It’s still just mid-January, and that means every warm body with opposable thumbs is harboring a new year’s resolution. Your co-worker wants to up his workout routine from three days a week to five. Your best friend has pledged to be more assertive. The man who changes your oil wants to take up the guitar again.
We’ve all made such resolutions, and—confess!—we’ve all broken them, too. Why? When it comes to changing their habits, most people have the right goal and the wrong methods. Self -improvement doesn’t come from making more rules for ourselves to follow. It comes from breaking rules, with a purpose.
Sometimes creative types (and yes, we are all creative types, in some sense) need to let it out. Take the edge off. Walk on the wild side. We do this to be free, to feel alive. We do this because our freedom-loving souls clamor against the regulations of rule-bound structures.
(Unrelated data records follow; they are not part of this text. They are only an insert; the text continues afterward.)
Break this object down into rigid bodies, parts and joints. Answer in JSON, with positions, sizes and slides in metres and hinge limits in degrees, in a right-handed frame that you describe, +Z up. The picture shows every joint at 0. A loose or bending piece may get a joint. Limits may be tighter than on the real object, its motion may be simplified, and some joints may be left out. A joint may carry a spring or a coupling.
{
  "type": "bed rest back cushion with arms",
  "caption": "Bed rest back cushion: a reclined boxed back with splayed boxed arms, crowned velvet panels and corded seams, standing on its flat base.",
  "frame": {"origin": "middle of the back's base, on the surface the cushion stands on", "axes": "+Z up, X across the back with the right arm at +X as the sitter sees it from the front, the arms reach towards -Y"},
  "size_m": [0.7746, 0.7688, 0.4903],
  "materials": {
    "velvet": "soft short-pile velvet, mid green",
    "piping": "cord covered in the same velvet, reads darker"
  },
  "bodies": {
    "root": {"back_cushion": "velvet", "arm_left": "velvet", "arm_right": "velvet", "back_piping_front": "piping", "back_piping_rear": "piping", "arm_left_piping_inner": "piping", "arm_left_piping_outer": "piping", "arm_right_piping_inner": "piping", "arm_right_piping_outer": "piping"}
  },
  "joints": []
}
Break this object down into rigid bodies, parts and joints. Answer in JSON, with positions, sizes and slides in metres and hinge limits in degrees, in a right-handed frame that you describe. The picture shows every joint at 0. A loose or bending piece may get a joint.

The tech industry is not exempt with its many do’s and don’ts. There are validation procedures, multi-party schedules, and hard deadlines. There are time differentials between development and idea commercialization. There are industry delays in QA and sometimes even limits in areas traditionally meant to give designers more rather than less subjective freedom, as in UX or front end unicorns who exist in name only, forced to play one role instead of many. All of these boundaries flood poor creative souls who should be given periodic liberty from all such stop-gaps.
That’s right, controlled acts of revolution are especially good for creative types. Recent studies prove the benefits. One conclusion reported in a study entitled “Breaking Rules Makes You Seem Powerful” found that those who broke social rules of politeness in their bids for control were often seen by others as deserving the authority they sought. A more recent Time article, “Why It’s Great to Have a Stubborn Child,” comes to similar conclusions. The kids who flout expectations turn out to be more successful than those who timidly refuse to shake their fists at the status quo every once in a while. In fact, a Washington Post article about recent Harvard study–“Beware the Rule-Following Co-Worker”—suggests that employees with a passion for the status quo and all its rules are more apt to hamper rather than maintain a company’s standards.
When taken to extremes, rule-breaking may be a good way to make enemies and wind up in jail. But, in moderation, a bit of everyday effrontery wakes up the creative sensibilities. If done immaturely, breaking rules can downright change your life!
That’s right. We said “immaturely.” Wanna fight about it?
The joy we derive from breaking rules is immature intrinsically. It also precipitates good chemistry: the evaporation of responsibility from life. The same venting process temporarily inoculates us to adulthood and helps us to forget all those everyday soul-killing concessions we make to taxes and premiums, minimums and protocols—all the stuff creatives must learn to shed and do without every so often.
Easiest route to the destination? Do stuff wrong! That’s right. Break some rules. Trust us. If done well, you won’t be packing your desk. If done expertly, you might just be in for a roomier office. Why will breaking some rules work for you? Because the opposite of creativity lives in regulation, and by setting yourself momentarily free from rules you might not know are holding you back, your creativity will soon be taking flight. In 2018, set yourself free from some old and moldy constraints—don’t take on new ones!
So, where to start? The best rules to break are the oldest ones, the first ones. These are the rules with sunk tendrils gulched into the soil of the superego. They are a garden of summer snap please and thank you.
Find and extirpate these gaudy weeds first.
Color outside their lines. Refuse to stand behind their yellow lines. Find out where their lines start and queue up, boldly, somewhere else. Wait a while, a line will surely form. In the meantime, sit so close to your TV that your breath glosses a spectrum of pixels on the screen. Walk outside in your underwear. Wear your shoes with untied laces. Wave down an old van moving too slowly in front of your house. Ask the driver for candy. Go to the public pool and jog a few laps around it. Ruin your appetite for every meal. Buy gum and watermelon. Eat only the seeds. Swallow all the gum. If still hungry, remember…pie is your friend. Go swimming immediately after eating one. Wear your shoes. Ignore those who remembered you from your earlier jogging stunt. Back home, ride a box of loose scissors down the stairs. Go outside. Find a toad. Lick the hell out of said toad. Back inside, taste old batteries. Let them clink inside your mouth like first time french kissers. Change into very dirty underwear. Call 911 to order yourself an ambulance. Take selfies with EMTs and embarrassing underwear. Post indiscriminately. Stare at the sun. Walk into banks with your hat and sunglasses on. Drink beer before liquor as you read chain letter fine print in the ambient glow of twilight without your glasses–or better yet, wear a stranger’s pair of contacts. If a storm brews, put on your tinfoil hat. Taunt Mother Nature loudly. Make a cross-eyed face. Hold it. Hold it as long as you can. Hold it until your face stays that way. Wear that crumpled face proudly for the rest of your short, irreverent life.
Tomorrow, write it all down. The day after: throw it all away.
Rinse.
Repeat.
Make 2018 the year of your greatest irreverence and see what happens. You’ll start 2019 as a braver, more creative, and healthier you.